Мо проследил за вороватым солнечным лучом, упавшим на рукав его белой рубашки. Белая рубашка, любовь к белым рубашкам - ему не раз приходилось кулаками и сталью доказывать свое право на белые рубашки. “Грязный китаеза, а туда же - ишь, вырядился, рубашка у него белая, фу-ты, ну-ты!”
А, говорят, в Нью-Йорке стали делать такие рубашки, что грязь к ним и вовсе не липнет, сама отваливается. Мо скосил глаза на светло-каштано-пепельную головку, лежащую на его плече. Во Фриско ему случилось как-то говорить с одним китайцем, тот что-то талдычил о цветке лотоса, которай цветет в болоте, но грязь и вода сами скатываются с его чуднЫм способом устроенных белых лепестков, не оставляя никаких разводов и грязных следов. Никаких разводов и никаких грязных следов, думал Мо, совершенно бездумно поглаживая кончиками пальцев мягкие пушистые волосы.
Так же. Точно так же много новолуний назад я вошла к Янгу. Точно так же он не спал, ожидая меня. Между нами до той ночи не было сказано и десятка слов, и все же он ждал меня, и все же я вошла к нему, и все же руки его легли на мои плечи, раздвигая, сдвигая прочь ткань ночной сорочки. Ткань скользнула по плечам вниз - я еще помню этот шорох…
Я узнала это движение - точно таким же ты, не видевший ни разу своего отца, кладешь руки на плечи пришедшей к тебе. Сила крови, сила крови… Зачем ты был так нежен с ней? Не нужно, не надо, сомни ее, сломай, пусть плачет… пусть пожалеет.

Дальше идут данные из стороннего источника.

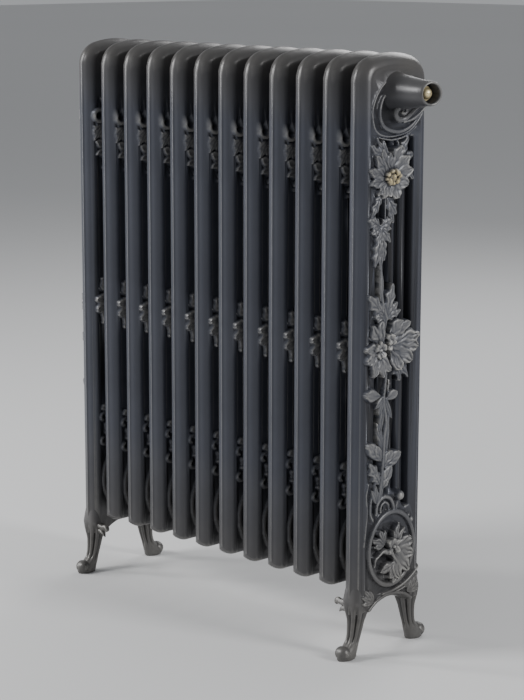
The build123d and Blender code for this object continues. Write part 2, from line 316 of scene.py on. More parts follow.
def middle_flower(y, z):
    y, z = wander(y, z)
    parts = [
        fan(y, z, (-10, 520), [(36, 470, 22), (16, 466, 20), (40, 562, 20), (-62, 548, 16)], 20,
            (2, 4, 3.5), lobes=3, vein=0.8, side_veins=0.6),
        # the big cupped petal on the right, and its neighbours
        fan(y, z, (-14, 528), [(54, 540, 30), (51, 522, 30), (38, 500, 30), (12, 485, 26)], 30,
            (2.5, 5.5, 11), blunt=1.8, cup=2.6, vein=1.4, side_veins=0.3, curl=1.8),
        fan(y, z, (-16, 536), [(14, 570, 28), (34, 566, 18)], 24, (2.5, 6.5, 8.5), blunt=1.5, cup=1.6,
            vein=0.8, side_veins=0.5, curl=0.8),
        fan(y, z, (-30, 530), [(-57, 566, 24), (-36, 574, 22)], 22, (3, 7, 7), blunt=1.2, cup=0.8, vein=1.5,
            side_veins=0.6),
        fan(y, z, (-36, 524), [(-70, 527, 24), (-67, 505, 24), (-53, 481, 25), (-30, 478, 24),
                               (-14, 484, 18)], 24,
            (3, 7.5, 8), blunt=1.45, cup=1.6, vein=1.3, side_veins=0.5, curl=1.3),
        # two small cups at the heart
        fan(y, z, (-36, 522), [(-50, 534, 14), (-38, 541, 12), (-26, 532, 13), (-28, 514, 13),
                               (-44, 510, 13)], 13,
            (6, 9.5, 12), blunt=1.5, cup=1.6, vein=0.6),
        fan(y, z, (-16, 534), [(-22, 549, 13), (-6, 548, 14), (-3, 534, 13), (-14, 521, 13)], 13,
            (7, 10, 12), blunt=1.5, cup=1.2, vein=0.6),
        ball(y, z, (-38, 523), 3.5, 6.5),
        ball(y, z, (-16, 536), 5.0, 7.5),
    ]
    return np.maximum.reduce(parts)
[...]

Не слышишь. Губы коснулись губ, и она вошла в твои объятия так, словно возвращалась домой. Обняла тебя под руками и затихла, прижавшись к тебе. Мягкая, слабая как водяная лилия. Прижалась губами к твоему телу, вдыхая твой запах. Лишая тебя - я видела, проклятье, проклятье! - лишая тебя разом и воли, и разума.